Data items:
START
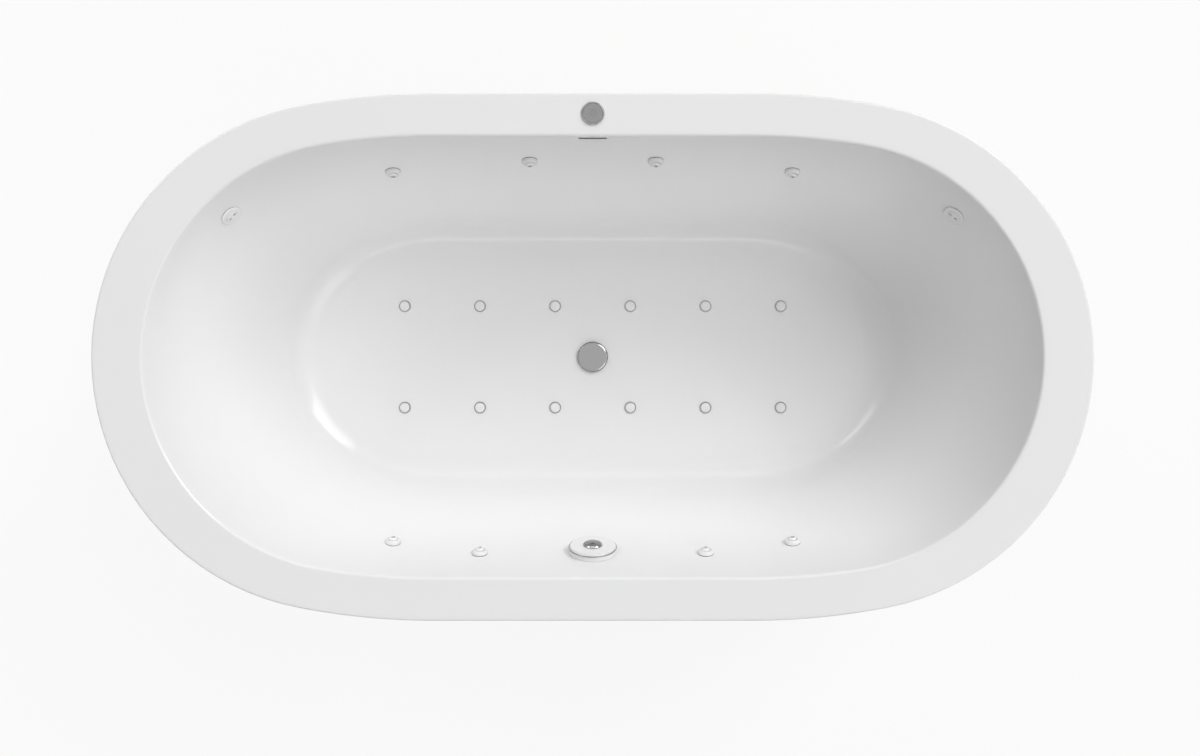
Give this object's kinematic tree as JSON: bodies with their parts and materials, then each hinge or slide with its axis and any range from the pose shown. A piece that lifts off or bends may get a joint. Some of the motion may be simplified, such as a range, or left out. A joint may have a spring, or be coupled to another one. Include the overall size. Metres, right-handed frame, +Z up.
{
  "type": "jetted bathtub",
  "caption": "Oval drop-in bathtub with floor air jets, swivelling wall jets, push button, pop-up waste, pump and blower on a levelling frame.",
  "frame": {"origin": "on the floor under the middle of the tub, at the underside of the foot pads", "axes": "+X along the tub's length, +Y to the back, the side of the button and overflow slot, +Z up"},
  "size_m": [1.9, 1, 0.584],
  "materials": {
    "acrylic": "glossy white sanitary acrylic",
    "glass_fibre": "rough translucent glass-fibre laminate",
    "timber_board": "raw chipboard and pine",
    "frame_paint": "grey powder coat",
    "zinc_steel": "zinc plated steel",
    "stainless": "ground stainless steel",
    "chrome_trim": "polished chrome",
    "seal_rubber": "black rubber",
    "pipe_plastic": "white pipe plastic",
    "fitting_plastic": "glossy white fitting plastic",
    "nut_plastic": "pale moulded plastic",
    "dark_plastic": "black moulded plastic",
    "motor_alloy": "cast aluminium",
    "button_grey": "grey plastic button",
    "box_plastic": "grey moulded plastic",
    "clear_hose": "clear flexible tube"
  },
  "bodies": {
    "tub": {"tub_shell": "acrylic", "glass_fibre_backing": "glass_fibre", "base_board": "timber_board", "support_frame": "frame_paint", "rim_battens": "timber_board", "foot_lock_nuts": "zinc_steel", "drain_flange": "chrome_trim", "waste_body": "pipe_plastic", "waste_trap": "pipe_plastic", "overflow_duct": "pipe_plastic", "overflow_pipe": "pipe_plastic", "side_jet_sockets": "fitting_plastic", "end_jet_sockets": "fitting_plastic", "jet_gaskets": "seal_rubber", "jet_nuts": "nut_plastic", "jet_housings": "nut_plastic", "water_ring_main": "pipe_plastic", "air_jet_caps": "fitting_plastic", "air_jet_bodies": "chrome_trim", "air_jet_nuts": "nut_plastic", "air_manifold": "pipe_plastic", "air_riser": "pipe_plastic", "suction_cover": "fitting_plastic", "suction_trim_ring": "chrome_trim", "suction_centre_cap": "chrome_trim", "suction_body": "pipe_plastic", "suction_pipe": "pipe_plastic", "pump_volute": "dark_plastic", "pump_motor": "motor_alloy", "pump_fan_cover": "dark_plastic", "blower_housing": "dark_plastic", "blower_lid": "dark_plastic", "machine_screws": "zinc_steel", "button_bezel": "chrome_trim", "button_spring": "stainless", "button_air_chamber": "dark_plastic", "control_box": "box_plastic", "air_switch_tube": "clear_hose"},
    "foot_1": {"foot_1": "zinc_steel"},
    "foot_2": {"foot_2": "zinc_steel"},
    "foot_3": {"foot_3": "zinc_steel"},
    "foot_4": {"foot_4": "zinc_steel"},
    "drain_plug": {"drain_plug": "chrome_trim", "plug_seal": "seal_rubber"},
    "side_nozzle_1": {"side_nozzle_1": "fitting_plastic"},
    "side_nozzle_2": {"side_nozzle_2": "fitting_plastic"},
    "side_nozzle_3": {"side_nozzle_3": "fitting_plastic"},
    "side_nozzle_4": {"side_nozzle_4": "fitting_plastic"},
    "side_nozzle_5": {"side_nozzle_5": "fitting_plastic"},
    "side_nozzle_6": {"side_nozzle_6": "fitting_plastic"},
    "side_nozzle_7": {"side_nozzle_7": "fitting_plastic"},
    "side_nozzle_8": {"side_nozzle_8": "fitting_plastic"},
    "end_rotor_1": {"end_rotor_1": "fitting_plastic"},
    "end_rotor_2": {"end_rotor_2": "fitting_plastic"},
    "button_cap": {"button_cap": "button_grey"},
    "air_check_balls": {"air_check_balls": "seal_rubber"},
    "pump_rotor": {"pump_impeller": "nut_plastic", "pump_shaft": "stainless", "pump_fan": "dark_plastic"},
    "blower_rotor": {"blower_impeller": "nut_plastic"}
  },
  "joints": [
    {"name": "foot_1_levelling", "type": "slide", "parent": "tub", "child": "foot_1", "axis": [0, 0, -1], "range_m": [-0.01, 0.015]},
    {"name": "foot_2_levelling", "type": "slide", "parent": "tub", "child": "foot_2", "axis": [0, 0, -1], "range_m": [-0.01, 0.015]},
    {"name": "foot_3_levelling", "type": "slide", "parent": "tub", "child": "foot_3", "axis": [0, 0, -1], "range_m": [-0.01, 0.015]},
    {"name": "foot_4_levelling", "type": "slide", "parent": "tub", "child": "foot_4", "axis": [0, 0, -1], "range_m": [-0.01, 0.015]},
    {"name": "drain_plug_lift", "type": "slide", "parent": "tub", "child": "drain_plug", "axis": [0, 0, 1], "range_m": [0, 0.009]},
    {"name": "side_nozzle_1_swivel", "type": "hinge", "parent": "tub", "child": "side_nozzle_1", "pos_m": [-0.40263, 0.37139, 0.43101], "axis": [0.9939, 0.1099, 0], "range_deg": [-15, 15]},
    {"name": "side_nozzle_2_swivel", "type": "hinge", "parent": "tub", "child": "side_nozzle_2", "pos_m": [-0.125, 0.38699, 0.46793], "axis": [1, 0, 0], "range_deg": [-15, 15]},
    {"name": "side_nozzle_3_swivel", "type": "hinge", "parent": "tub", "child": "side_nozzle_3", "pos_m": [0.125, 0.38699, 0.46793], "axis": [1, 0, 0], "range_deg": [-15, 15]},
    {"name": "side_nozzle_4_swivel", "type": "hinge", "parent": "tub", "child": "side_nozzle_4", "pos_m": [0.40263, 0.37139, 0.43101], "axis": [0.9939, -0.1099, 0], "range_deg": [-15, 15]},
    {"name": "side_nozzle_5_swivel", "type": "hinge", "parent": "tub", "child": "side_nozzle_5", "pos_m": [-0.40263, -0.37139, 0.43101], "axis": [-0.9939, 0.1099, 0], "range_deg": [-15, 15]},
    {"name": "side_nozzle_6_swivel", "type": "hinge", "parent": "tub", "child": "side_nozzle_6", "pos_m": [-0.224, -0.38699, 0.46793], "axis": [-1, 0, 0], "range_deg": [-15, 15]},
    {"name": "side_nozzle_7_swivel", "type": "hinge", "parent": "tub", "child": "side_nozzle_7", "pos_m": [0.224, -0.38699, 0.46793], "axis": [-1, 0, 0], "range_deg": [-15, 15]},
    {"name": "side_nozzle_8_swivel", "type": "hinge", "parent": "tub", "child": "side_nozzle_8", "pos_m": [0.40263, -0.37139, 0.43101], "axis": [-0.9939, -0.1099, 0], "range_deg": [-15, 15]},
    {"name": "end_rotor_1_spin", "type": "hinge", "parent": "tub", "child": "end_rotor_1", "pos_m": [-0.707, 0.2771, 0.503], "axis": [0.6547, -0.6734, 0.3434], "continuous": true},
    {"name": "end_rotor_2_spin", "type": "hinge", "parent": "tub", "child": "end_rotor_2", "pos_m": [0.707, 0.2771, 0.503], "axis": [-0.6547, -0.6734, 0.3434], "continuous": true},
    {"name": "button_press", "type": "slide", "parent": "tub", "child": "button_cap", "axis": [0, 0, -1], "range_m": [0, 0.004], "stiffness_N_per_m": 600, "springref_m": -0.003, "deforming": ["button_spring"]},
    {"name": "air_check_ball_lift", "type": "slide", "parent": "tub", "child": "air_check_balls", "axis": [0, 0, 1], "range_m": [0, 0.005]},
    {"name": "pump_rotor_spin", "type": "hinge", "parent": "tub", "child": "pump_rotor", "pos_m": [0.808, 0, 0.2], "axis": [0, 1, 0], "continuous": true},
    {"name": "blower_rotor_spin", "type": "hinge", "parent": "tub", "child": "blower_rotor", "pos_m": [-0.808, 0, 0.16], "axis": [0, 0, 1], "continuous": true}
  ]
}
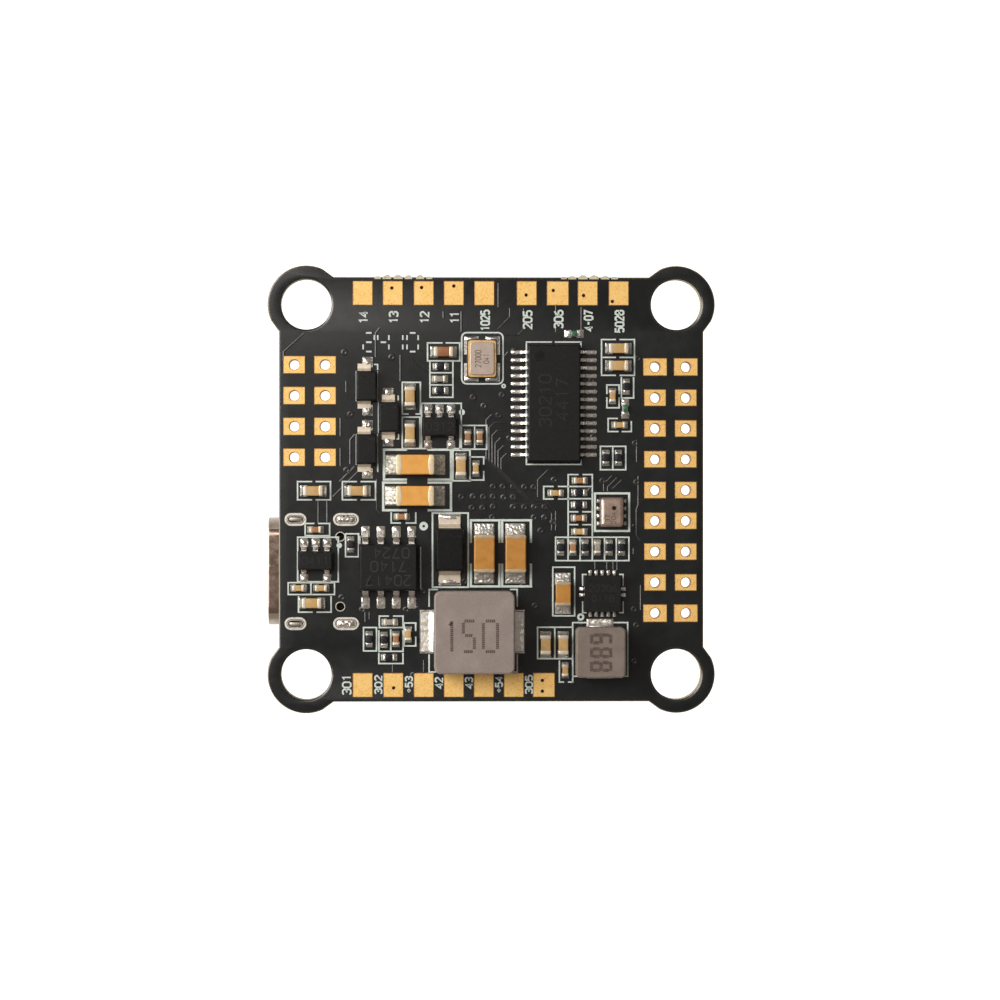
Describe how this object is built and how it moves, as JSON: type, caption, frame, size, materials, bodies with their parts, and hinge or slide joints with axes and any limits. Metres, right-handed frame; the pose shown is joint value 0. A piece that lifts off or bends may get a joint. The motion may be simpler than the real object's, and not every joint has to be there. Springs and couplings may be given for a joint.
{
  "type": "flight controller board",
  "caption": "Square four-lug flight controller circuit board with parts on both faces, edge solder pads, a USB-C receptacle beneath one edge and a sprung boot button.",
  "frame": {"origin": "middle of the 30.5 mm mounting hole pattern, on the board's upper face", "axes": "+Z out of the upper face, which carries the inductors and the pad labels; -X out of the USB mouth; +Y towards the edge with nine solder pads"},
  "size_m": [0.0368, 0.0368, 0.0078],
  "materials": {
    "solder_mask": "glass-epoxy laminate under satin black solder mask",
    "epoxy_package": "moulded black epoxy",
    "pressed_ferrite": "grey-brown pressed ferrite powder",
    "orange_ceramic": "fired tan-orange ceramic, satin",
    "brown_ceramic": "fired brown ceramic, satin",
    "tan_ceramic": "fired tan ceramic, satin",
    "grey_ceramic": "fired grey ceramic, satin",
    "resistor_film": "glass overcoat",
    "lamp_lens": "clear resin lens",
    "metal_lid": "nickel plated lid, fine grain",
    "usb_steel": "nickel plated deep-drawn steel",
    "black_plastic": "moulded black liquid-crystal polymer",
    "plunger_plastic": "moulded cream plastic"
  },
  "bodies": {
    "board": {"barometer": "metal_lid", "bead_0402": "grey_ceramic", "boot_button_body": "black_plastic", "buck_regulator": "epoxy_package", "capacitor_0402_a": "tan_ceramic", "capacitor_0402_b": "tan_ceramic", "capacitor_0402_c": "tan_ceramic", "capacitor_0402_d": "tan_ceramic", "capacitor_0402_e": "tan_ceramic", "capacitor_0402_f": "tan_ceramic", "capacitor_0402_g": "tan_ceramic", "capacitor_0402_h": "tan_ceramic", "capacitor_0402_i": "tan_ceramic", "capacitor_0603_a": "brown_ceramic", "capacitor_0603_b": "tan_ceramic", "capacitor_0603_c": "tan_ceramic", "capacitor_0603_d": "tan_ceramic", "capacitor_0603_e": "tan_ceramic", "capacitor_0603_f": "tan_ceramic", "capacitor_0603_g": "tan_ceramic", "capacitor_0603_h": "tan_ceramic", "capacitor_0603_i": "tan_ceramic", "capacitor_0603_j": "tan_ceramic", "capacitor_0603_k": "tan_ceramic", "capacitor_0805": "orange_ceramic", "capacitor_1206_a": "orange_ceramic", "capacitor_1206_b": "orange_ceramic", "capacitor_1206_c": "orange_ceramic", "capacitor_1206_d": "orange_ceramic", "circuit_board": "solder_mask", "converter": "epoxy_package", "inductor_large": "pressed_ferrite", "inductor_small": "pressed_ferrite", "lamp_0402_a": "lamp_lens", "lamp_0402_b": "lamp_lens", "log_memory": "epoxy_package", "motion_sensor": "epoxy_package", "osd_chip": "epoxy_package", "osd_crystal": "metal_lid", "power_diode": "epoxy_package", "processor": "epoxy_package", "processor_crystal": "metal_lid", "regulator_3v3": "epoxy_package", "regulator_a": "epoxy_package", "regulator_b": "epoxy_package", "resistor_0402_a": "resistor_film", "resistor_0402_b": "resistor_film", "resistor_0402_c": "resistor_film", "resistor_0402_d": "resistor_film", "resistor_0402_e": "resistor_film", "resistor_0402_f": "resistor_film", "resistor_0402_g": "resistor_film", "schottky_diode_a": "epoxy_package", "schottky_diode_b": "epoxy_package", "schottky_diode_c": "epoxy_package", "status_lamp_a": "lamp_lens", "status_lamp_b": "lamp_lens", "usb_insulator": "black_plastic", "usb_shell": "usb_steel"},
    "boot_button": {"boot_button_plunger": "plunger_plastic"}
  },
  "joints": [
    {"name": "boot_button_press", "type": "slide", "parent": "board", "child": "boot_button", "axis": [0, 0, 1], "range_m": [0, 0.0002], "stiffness_N_per_m": 2000, "springref_m": -0.0001}
  ]
}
END
Set out every line from the material that contains the string "bends".

The result:
Give this object's kinematic tree as JSON: bodies with their parts and materials, then each hinge or slide with its axis and any range from the pose shown. A piece that lifts off or bends may get a joint. Some of the motion may be simplified, such as a range, or left out. A joint may have a spring, or be coupled to another one. Include the overall size. Metres, right-handed frame, +Z up.
Describe how this object is built and how it moves, as JSON: type, caption, frame, size, materials, bodies with their parts, and hinge or slide joints with axes and any limits. Metres, right-handed frame; the pose shown is joint value 0. A piece that lifts off or bends may get a joint. The motion may be simpler than the real object's, and not every joint has to be there. Springs and couplings may be given for a joint.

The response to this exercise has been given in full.